Write out the whole listing again, exactly as given.

|---|

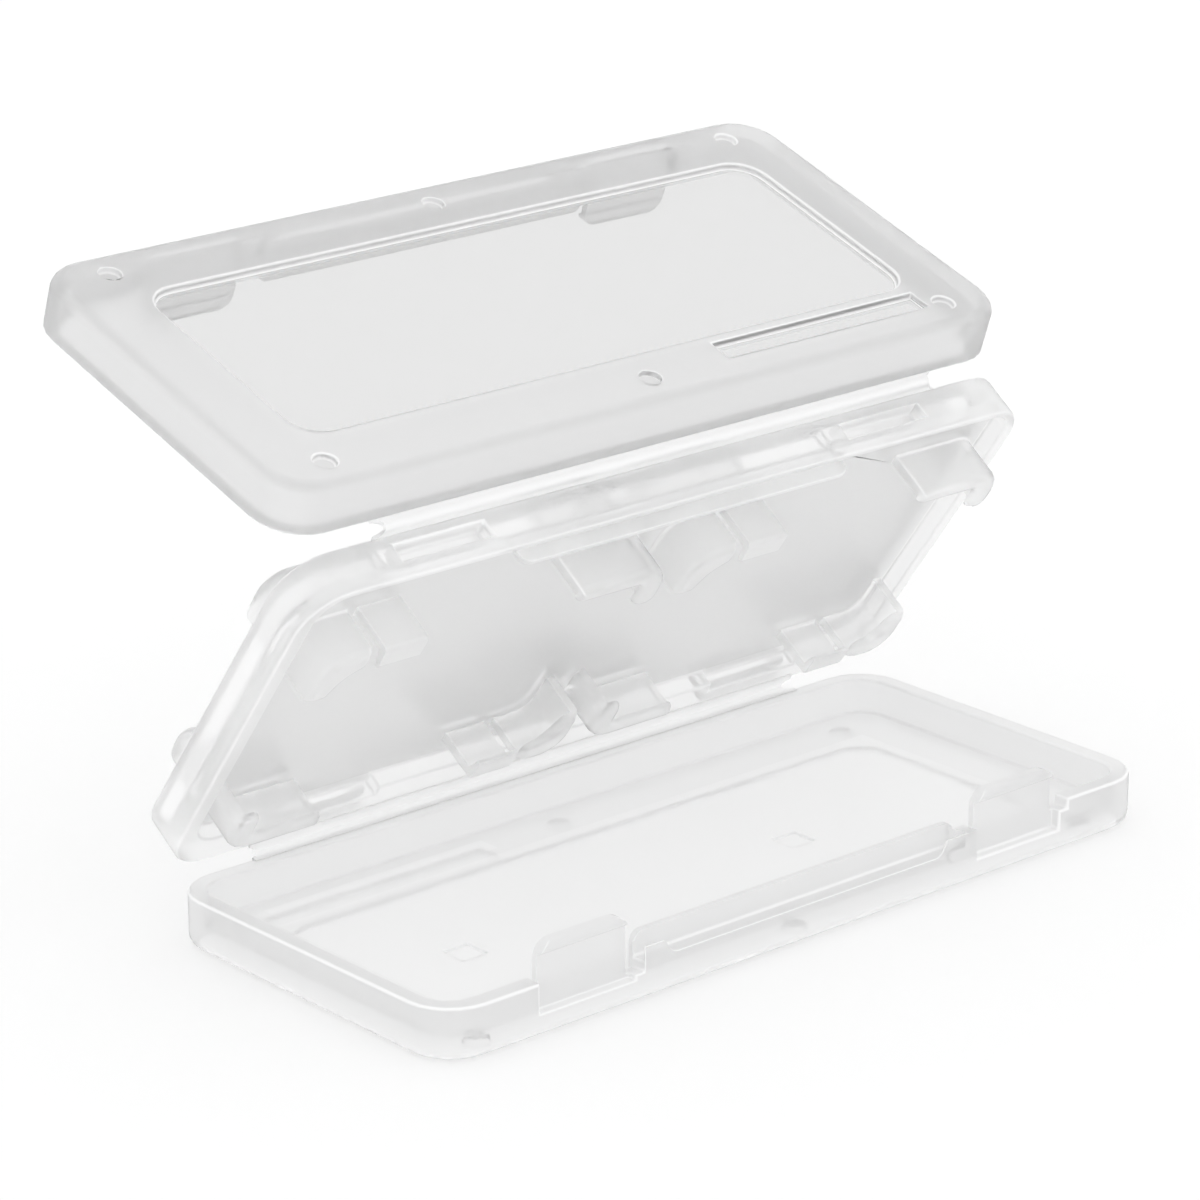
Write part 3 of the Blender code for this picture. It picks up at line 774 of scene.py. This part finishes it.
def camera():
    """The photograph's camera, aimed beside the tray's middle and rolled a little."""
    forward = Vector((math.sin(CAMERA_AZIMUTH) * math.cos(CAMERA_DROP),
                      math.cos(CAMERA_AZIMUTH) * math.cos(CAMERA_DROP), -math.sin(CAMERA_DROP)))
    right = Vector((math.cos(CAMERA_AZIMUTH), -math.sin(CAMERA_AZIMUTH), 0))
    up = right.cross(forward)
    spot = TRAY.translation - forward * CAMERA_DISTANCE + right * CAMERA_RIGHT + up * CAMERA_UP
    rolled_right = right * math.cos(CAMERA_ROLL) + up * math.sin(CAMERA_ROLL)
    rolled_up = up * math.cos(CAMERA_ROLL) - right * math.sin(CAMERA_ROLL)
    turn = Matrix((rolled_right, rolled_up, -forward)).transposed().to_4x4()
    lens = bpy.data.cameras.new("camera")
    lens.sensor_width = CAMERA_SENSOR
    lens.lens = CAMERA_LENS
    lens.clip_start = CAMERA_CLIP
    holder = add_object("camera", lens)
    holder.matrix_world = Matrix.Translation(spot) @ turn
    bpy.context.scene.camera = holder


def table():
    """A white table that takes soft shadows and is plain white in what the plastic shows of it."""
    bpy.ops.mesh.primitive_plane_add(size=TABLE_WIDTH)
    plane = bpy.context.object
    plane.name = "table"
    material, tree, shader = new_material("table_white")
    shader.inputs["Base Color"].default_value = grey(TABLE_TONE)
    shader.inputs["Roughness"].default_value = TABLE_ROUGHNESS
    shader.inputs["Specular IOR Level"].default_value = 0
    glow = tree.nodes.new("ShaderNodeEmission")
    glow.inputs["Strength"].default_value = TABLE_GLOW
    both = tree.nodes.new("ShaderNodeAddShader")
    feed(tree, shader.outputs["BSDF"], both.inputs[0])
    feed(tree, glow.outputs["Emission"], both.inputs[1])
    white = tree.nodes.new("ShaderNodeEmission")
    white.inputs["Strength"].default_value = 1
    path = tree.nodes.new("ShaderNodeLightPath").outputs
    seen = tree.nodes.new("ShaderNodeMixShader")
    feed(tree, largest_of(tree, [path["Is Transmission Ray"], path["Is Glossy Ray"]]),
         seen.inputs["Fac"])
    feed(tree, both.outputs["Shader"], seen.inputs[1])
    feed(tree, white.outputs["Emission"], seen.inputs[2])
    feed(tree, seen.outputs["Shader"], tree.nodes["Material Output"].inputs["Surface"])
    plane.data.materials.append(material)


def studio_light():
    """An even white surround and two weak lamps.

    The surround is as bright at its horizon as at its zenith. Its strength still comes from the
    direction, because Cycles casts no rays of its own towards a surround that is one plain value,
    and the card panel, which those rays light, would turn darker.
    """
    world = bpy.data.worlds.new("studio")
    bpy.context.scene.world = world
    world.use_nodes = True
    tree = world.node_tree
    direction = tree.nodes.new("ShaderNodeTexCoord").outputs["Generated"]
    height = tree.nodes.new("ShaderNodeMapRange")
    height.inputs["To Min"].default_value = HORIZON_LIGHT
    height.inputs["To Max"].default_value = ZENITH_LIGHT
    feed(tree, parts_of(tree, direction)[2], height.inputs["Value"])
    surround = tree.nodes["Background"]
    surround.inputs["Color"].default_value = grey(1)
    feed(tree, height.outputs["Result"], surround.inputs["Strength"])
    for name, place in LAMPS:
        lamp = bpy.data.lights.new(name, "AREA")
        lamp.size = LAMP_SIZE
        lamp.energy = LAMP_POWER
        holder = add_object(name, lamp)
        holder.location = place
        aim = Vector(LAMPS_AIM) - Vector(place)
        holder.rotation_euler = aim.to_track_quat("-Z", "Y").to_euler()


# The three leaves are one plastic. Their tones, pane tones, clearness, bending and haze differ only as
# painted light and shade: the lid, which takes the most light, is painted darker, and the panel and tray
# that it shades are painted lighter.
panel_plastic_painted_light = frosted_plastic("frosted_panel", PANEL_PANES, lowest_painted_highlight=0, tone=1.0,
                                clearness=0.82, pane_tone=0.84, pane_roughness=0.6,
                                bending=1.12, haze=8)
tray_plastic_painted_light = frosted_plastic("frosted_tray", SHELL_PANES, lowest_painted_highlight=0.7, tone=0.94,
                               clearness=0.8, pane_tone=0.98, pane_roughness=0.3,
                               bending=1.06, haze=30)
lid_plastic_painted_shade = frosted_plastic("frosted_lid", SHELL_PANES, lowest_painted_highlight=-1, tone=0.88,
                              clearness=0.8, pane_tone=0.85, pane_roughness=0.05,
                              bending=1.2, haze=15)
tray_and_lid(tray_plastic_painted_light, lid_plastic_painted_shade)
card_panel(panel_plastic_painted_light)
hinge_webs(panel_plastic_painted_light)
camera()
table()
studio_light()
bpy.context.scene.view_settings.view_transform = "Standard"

|---|

- Right answer:
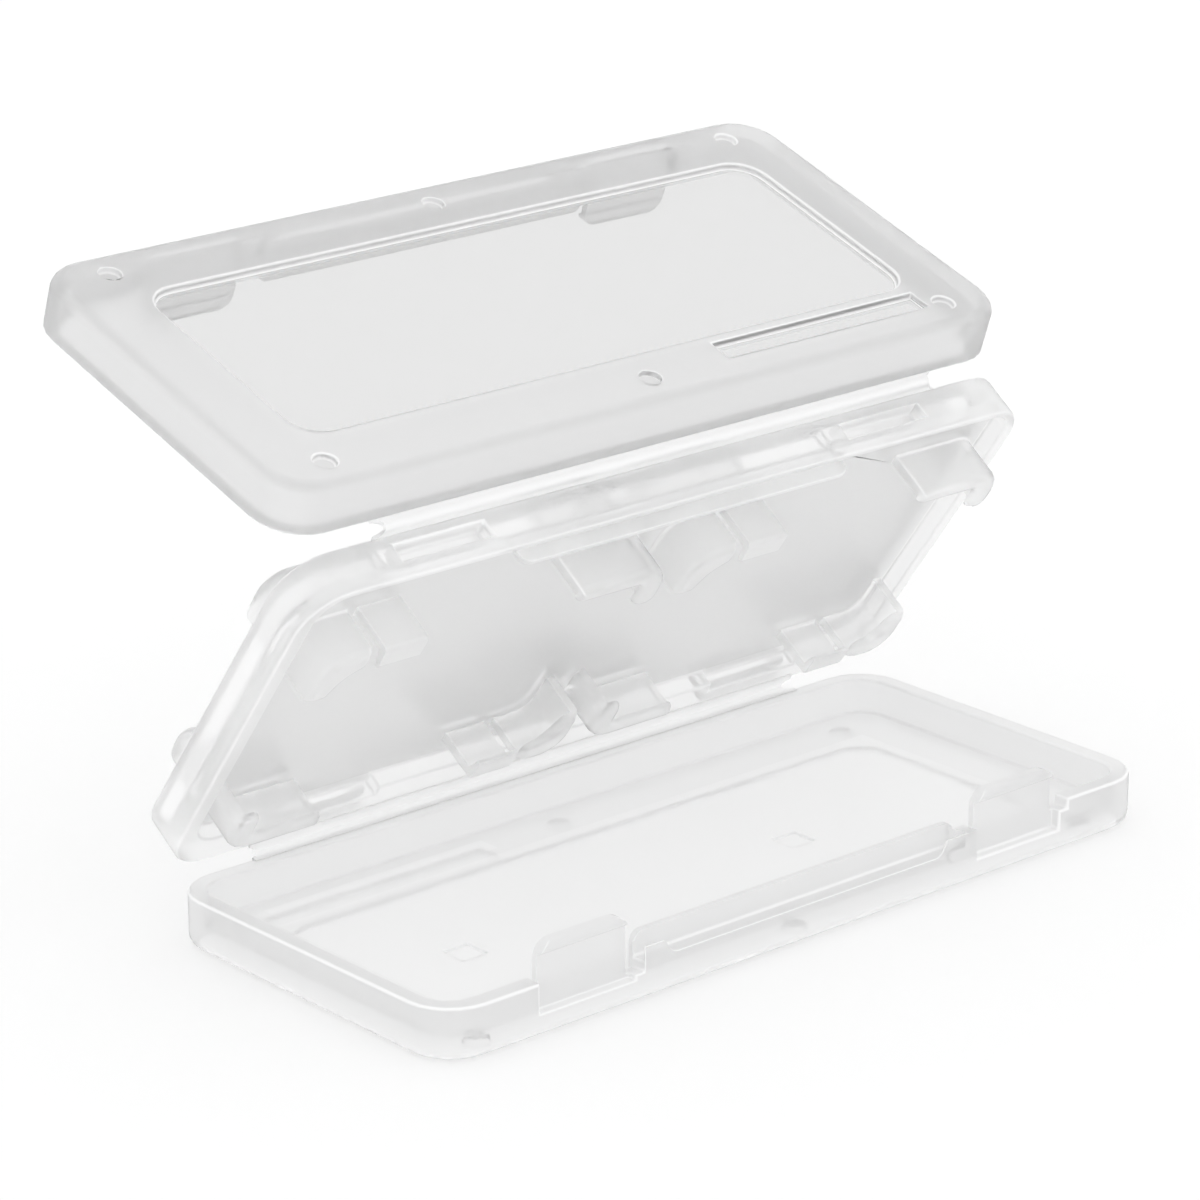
Write part 3 of the Blender code for this picture. It picks up at line 774 of scene.py. This part finishes it.
def camera():
    """The photograph's camera, aimed beside the tray's middle and rolled a little."""
    forward = Vector((math.sin(CAMERA_AZIMUTH) * math.cos(CAMERA_DROP),
                      math.cos(CAMERA_AZIMUTH) * math.cos(CAMERA_DROP), -math.sin(CAMERA_DROP)))
    right = Vector((math.cos(CAMERA_AZIMUTH), -math.sin(CAMERA_AZIMUTH), 0))
    up = right.cross(forward)
    spot = TRAY.translation - forward * CAMERA_DISTANCE + right * CAMERA_RIGHT + up * CAMERA_UP
    rolled_right = right * math.cos(CAMERA_ROLL) + up * math.sin(CAMERA_ROLL)
    rolled_up = up * math.cos(CAMERA_ROLL) - right * math.sin(CAMERA_ROLL)
    turn = Matrix((rolled_right, rolled_up, -forward)).transposed().to_4x4()
    lens = bpy.data.cameras.new("camera")
    lens.sensor_width = CAMERA_SENSOR
    lens.lens = CAMERA_LENS
    lens.clip_start = CAMERA_CLIP
    holder = add_object("camera", lens)
    holder.matrix_world = Matrix.Translation(spot) @ turn
    bpy.context.scene.camera = holder


def table():
    """A white table that takes soft shadows and is plain white in what the plastic shows of it."""
    bpy.ops.mesh.primitive_plane_add(size=TABLE_WIDTH)
    plane = bpy.context.object
    plane.name = "table"
    material, tree, shader = new_material("table_white")
    shader.inputs["Base Color"].default_value = grey(TABLE_TONE)
    shader.inputs["Roughness"].default_value = TABLE_ROUGHNESS
    shader.inputs["Specular IOR Level"].default_value = 0
    glow = tree.nodes.new("ShaderNodeEmission")
    glow.inputs["Strength"].default_value = TABLE_GLOW
    both = tree.nodes.new("ShaderNodeAddShader")
    feed(tree, shader.outputs["BSDF"], both.inputs[0])
    feed(tree, glow.outputs["Emission"], both.inputs[1])
    white = tree.nodes.new("ShaderNodeEmission")
    white.inputs["Strength"].default_value = 1
    path = tree.nodes.new("ShaderNodeLightPath").outputs
    seen = tree.nodes.new("ShaderNodeMixShader")
    feed(tree, largest_of(tree, [path["Is Transmission Ray"], path["Is Glossy Ray"]]),
         seen.inputs["Fac"])
    feed(tree, both.outputs["Shader"], seen.inputs[1])
    feed(tree, white.outputs["Emission"], seen.inputs[2])
    feed(tree, seen.outputs["Shader"], tree.nodes["Material Output"].inputs["Surface"])
    plane.data.materials.append(material)


def studio_light():
    """An even white surround and two weak lamps.

    The surround is as bright at its horizon as at its zenith. Its strength still comes from the
    direction, because Cycles casts no rays of its own towards a surround that is one plain value,
    and the card panel, which those rays light, would turn darker.
    """
    world = bpy.data.worlds.new("studio")
    bpy.context.scene.world = world
    world.use_nodes = True
    tree = world.node_tree
    direction = tree.nodes.new("ShaderNodeTexCoord").outputs["Generated"]
    height = tree.nodes.new("ShaderNodeMapRange")
    height.inputs["To Min"].default_value = HORIZON_LIGHT
    height.inputs["To Max"].default_value = ZENITH_LIGHT
    feed(tree, parts_of(tree, direction)[2], height.inputs["Value"])
    surround = tree.nodes["Background"]
    surround.inputs["Color"].default_value = grey(1)
    feed(tree, height.outputs["Result"], surround.inputs["Strength"])
    for name, place in LAMPS:
        lamp = bpy.data.lights.new(name, "AREA")
        lamp.size = LAMP_SIZE
        lamp.energy = LAMP_POWER
        holder = add_object(name, lamp)
        holder.location = place
        aim = Vector(LAMPS_AIM) - Vector(place)
        holder.rotation_euler = aim.to_track_quat("-Z", "Y").to_euler()


# The three leaves are one plastic. Their tones, pane tones, clearness, bending and haze differ only as
# painted light and shade: the lid, which takes the most light, is painted darker, and the panel and tray
# that it shades are painted lighter.
panel_plastic_painted_light = frosted_plastic("frosted_panel", PANEL_PANES, lowest_painted_highlight=0, tone=1.0,
                                clearness=0.82, pane_tone=0.84, pane_roughness=0.6,
                                bending=1.12, haze=8)
tray_plastic_painted_light = frosted_plastic("frosted_tray", SHELL_PANES, lowest_painted_highlight=0.7, tone=0.94,
                               clearness=0.8, pane_tone=0.98, pane_roughness=0.3,
                               bending=1.06, haze=30)
lid_plastic_painted_shade = frosted_plastic("frosted_lid", SHELL_PANES, lowest_painted_highlight=-1, tone=0.88,
                              clearness=0.8, pane_tone=0.85, pane_roughness=0.05,
                              bending=1.2, haze=15)
tray_and_lid(tray_plastic_painted_light, lid_plastic_painted_shade)
card_panel(panel_plastic_painted_light)
hinge_webs(panel_plastic_painted_light)
camera()
table()
studio_light()
bpy.context.scene.view_settings.view_transform = "Standard"